KEISLER: You know that EPA and Congress both have weighed in on this area - Congress in the Clean Air Act, and EPA in implementing the Clean Air Act - does it make sense to set up a parallel process in which courts would be asked to consider through tort litigation all the same questions that Congress and the EPA are wrestling with at the same time?
TAJ: But the EPA so far is only regulating greenhouse gas emissions from new power plants. Rules for the dirtier and aging coal-fired power plants featured in the lawsuit aren’t expected until next year - and that’s if they come at all. Some members of Congress have vowed to revoke the EPA’s climate authority.
The states and environmental groups want a backup plan in case Congress and the administration balk. They argued in court that the promise of federal regulation isn’t enough to get the courts off the hook.
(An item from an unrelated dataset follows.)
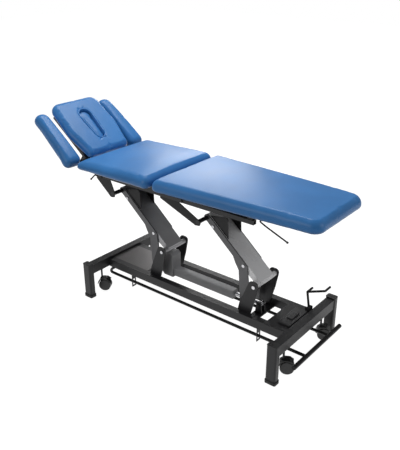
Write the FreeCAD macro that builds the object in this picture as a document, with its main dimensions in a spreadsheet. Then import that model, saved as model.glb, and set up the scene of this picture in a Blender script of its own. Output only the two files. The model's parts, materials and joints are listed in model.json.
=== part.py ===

Lisa Heinzerling, a law professor at Georgetown University, says the issue at the heart of the case is whether federal courts can handle climate change claims at all.
HEINZERLING: The kind of underlying idea there is this is a problem that's too big and too complicated, too new, to be dealt with through law - and I find that premise scandalous, actually.
TAJ: Before returning to teaching last fall, Heinzerling worked for the EPA, helping design policies to cut greenhouse gas emissions. The effort there is ongoing but this climate case puts the Obama administration in an awkward position. One of the companies being sued is owned by the federal government, and the administration has had to come to the defense of the country’s biggest polluters, even as it writes rules forcing them to cut emissions.
The Solicitor General, speaking for the administration, told the Justices that the global nature of global warming makes it suitable for the EPA, but too unwieldy for the courts. But Heinzerling says there’s no reason all three branches of government can’t help shape solutions.
HEINZERLING: Many, many people think that climate change is the most important environmental issue we face, maybe the most important issue we face, period. And the notion that this is something that cannot be resolved through law is, I think, a deeply dangerous proposition.
TAJ: Together, the five companies are responsible for 10 percent of the country’s greenhouse gas emissions, but legal experts sympathetic to the industry’s case think it's dangerous to allow courts to weigh in. Jon Massey is an attorney and a former Supreme Court law clerk.
MASSEY: There is a real risk here that if courts get involved, they could make the problem worse. So one thing a political branch can do is manage tradeoffs and consider the whole problem. And one thing a court can't do is look at the whole problem, because a court can only decide the case before it.
TAJ: That argument came up in court, and Matthew Levine - the assistant attorney general of Connecticut, one of the states bringing the lawsuit - said it’s nothing new.
LEVINE: That's always been the cry of industry whenever there's any threat of litigation or regulation, but that's just not the case. We're asking for reasonable, cost-effective measures that they can take to reduce their CO2 emissions.
TAJ: If the court does side with utility companies, it might still rule in a way that leaves the door open for federal climate change suits in the future. Almost all of the justices seem skeptical of the industry’s claims that climate change doesn’t fall under the jurisdiction of federal courts. If not federal courts, they said, then the cases would be left to state courts. The industry lawyer responded he’s confident power companies can defend themselves there. But law professor Lisa Heinzerling says: be careful what you wish for.
HEINZERLING: If the court reaches that kind of result, the interesting question is: would the people who have been fighting so vociferously against these claims in federal court - are they really going to prefer 50 different states handling these kinds of claims?
TAJ: The Supreme Court will render a decision this summer. For Living On Earth, I’m Mitra Taj in Washington.